When I was a little girl I would quite often hangout with my grandma and she was like a best friend to me. She would often go and get me in kindergarten and she would always come with a bouquet of flowers that she had picked herself then we would go home and put them in a special vase that had beautiful inscribed flower that I still use today, we made that a tradition. By doing that I learned how to appreciate the small things in life, it’s not about what it is, it’s more about the thought and the feelings behind it and I love her for that. When we were home we would always, always play a game called find the key. It went like this, grandma would go and hide the key and then I asked,”Is it a bird, fish or medium?”, to find out about what height the key was hidden on and then I started searching and she would say hotter and hotter if I was closer and colder and colder if I was further away. I loved that key but we had to switch the key to a toy because grandma would sometimes forget where she put them, but it was still such a blast. 

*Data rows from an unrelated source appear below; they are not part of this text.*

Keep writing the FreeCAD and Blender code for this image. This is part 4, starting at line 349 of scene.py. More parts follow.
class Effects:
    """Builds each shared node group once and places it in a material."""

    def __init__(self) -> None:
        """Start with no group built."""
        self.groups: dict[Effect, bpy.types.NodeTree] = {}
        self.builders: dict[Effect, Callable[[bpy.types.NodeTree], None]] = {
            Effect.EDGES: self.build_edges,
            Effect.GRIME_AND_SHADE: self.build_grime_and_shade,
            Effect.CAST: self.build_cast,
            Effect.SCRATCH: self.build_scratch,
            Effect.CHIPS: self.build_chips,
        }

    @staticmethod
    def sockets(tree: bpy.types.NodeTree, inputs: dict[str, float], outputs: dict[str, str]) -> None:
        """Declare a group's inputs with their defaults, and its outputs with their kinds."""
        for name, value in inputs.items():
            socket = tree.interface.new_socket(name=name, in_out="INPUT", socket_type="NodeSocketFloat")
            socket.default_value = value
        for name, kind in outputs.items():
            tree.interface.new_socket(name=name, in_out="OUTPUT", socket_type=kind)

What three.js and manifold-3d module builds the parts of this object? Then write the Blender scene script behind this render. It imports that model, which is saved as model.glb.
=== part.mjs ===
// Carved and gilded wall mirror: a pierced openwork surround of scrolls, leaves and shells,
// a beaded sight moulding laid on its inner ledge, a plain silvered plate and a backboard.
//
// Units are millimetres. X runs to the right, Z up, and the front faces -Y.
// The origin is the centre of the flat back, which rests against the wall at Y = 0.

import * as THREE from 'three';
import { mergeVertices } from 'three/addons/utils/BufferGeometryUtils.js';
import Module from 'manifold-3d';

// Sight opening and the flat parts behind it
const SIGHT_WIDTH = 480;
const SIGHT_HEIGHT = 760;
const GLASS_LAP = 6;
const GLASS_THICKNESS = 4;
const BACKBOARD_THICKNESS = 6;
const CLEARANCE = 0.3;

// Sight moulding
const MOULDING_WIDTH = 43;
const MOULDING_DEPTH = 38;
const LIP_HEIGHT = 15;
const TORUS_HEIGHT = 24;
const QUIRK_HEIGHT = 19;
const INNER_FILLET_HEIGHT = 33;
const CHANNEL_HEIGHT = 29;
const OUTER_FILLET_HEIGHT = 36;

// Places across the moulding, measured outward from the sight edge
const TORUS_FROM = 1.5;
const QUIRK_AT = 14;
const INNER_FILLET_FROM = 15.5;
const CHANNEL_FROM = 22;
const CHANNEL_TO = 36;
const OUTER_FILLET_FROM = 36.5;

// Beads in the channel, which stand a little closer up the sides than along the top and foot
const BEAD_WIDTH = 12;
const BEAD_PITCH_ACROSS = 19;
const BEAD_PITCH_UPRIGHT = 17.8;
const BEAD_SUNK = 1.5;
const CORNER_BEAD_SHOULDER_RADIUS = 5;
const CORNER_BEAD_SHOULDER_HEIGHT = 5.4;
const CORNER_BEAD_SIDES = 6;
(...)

On the summer vacations we would always go to a place in Västmanland called Hörken. There we stayed at my mother's uncle Henry and his wife Gunnel in a beautiful house in the middle of the woods. What I liked about the house was that it was not the biggest or the most modern but it had such a welcoming feeling and I can still today just feel that beautiful wooden smell when I walk through the mosquito net into the house. In the daytime we would go out for chanterelles or berries like blueberries or lingonberries or even cloudberries that we called, the forest’s gold. There were plenty of them so we would always eat chanterelles for dinner and the adults would always drink bloody mary and play a card game called Bridge. For lunch we would eat homemade jam to Henry’s leaf thin pancakes that he used a secret recipe for and they were delicious. Besides that me and Henry had a yearly tradition of a competition we called,”Big throw with little toe”, and we had so much fun and I will always remember that, it’s unforgettable! 

To be in a place like that felt like your soul was healing from all the stress in the real world. It was just a magical place because it was really calming and you were there day in and day out and just did fun things and hanging out with your relatives. I remember this one time were we were on our way to the house with our car and from out of nowhere my sister said, “Stop the car, stop it!”, my dad that was driving got a bit surprised but stopped the car and my sister said, “Look!”, and was  pointing to the side of the road. When we looked we saw a huge clear-cut filled with wild raspberry bushes, we all got out of the car, and we got each a bowl to put the raspberries in. We picked the wild raspberries for about a half an hour and there were no caterpillars or any other bug in the raspberries and raspberries were so big, red and just perfect. After half an hour of picking we got 12 liters of fresh wild raspberries! We just went straight home and started making our own jams, we had jam for the whole summer, that’s such a memorable moment of my life because I remember how we talked about it for days and we were so happy, so happy! Happy is a thing that I strive after because if you’re happy for all the things in life that are positive then that positivity will overcome all the negativity and you will be able to spread positivity to others which I think is such an important thing as a human to do.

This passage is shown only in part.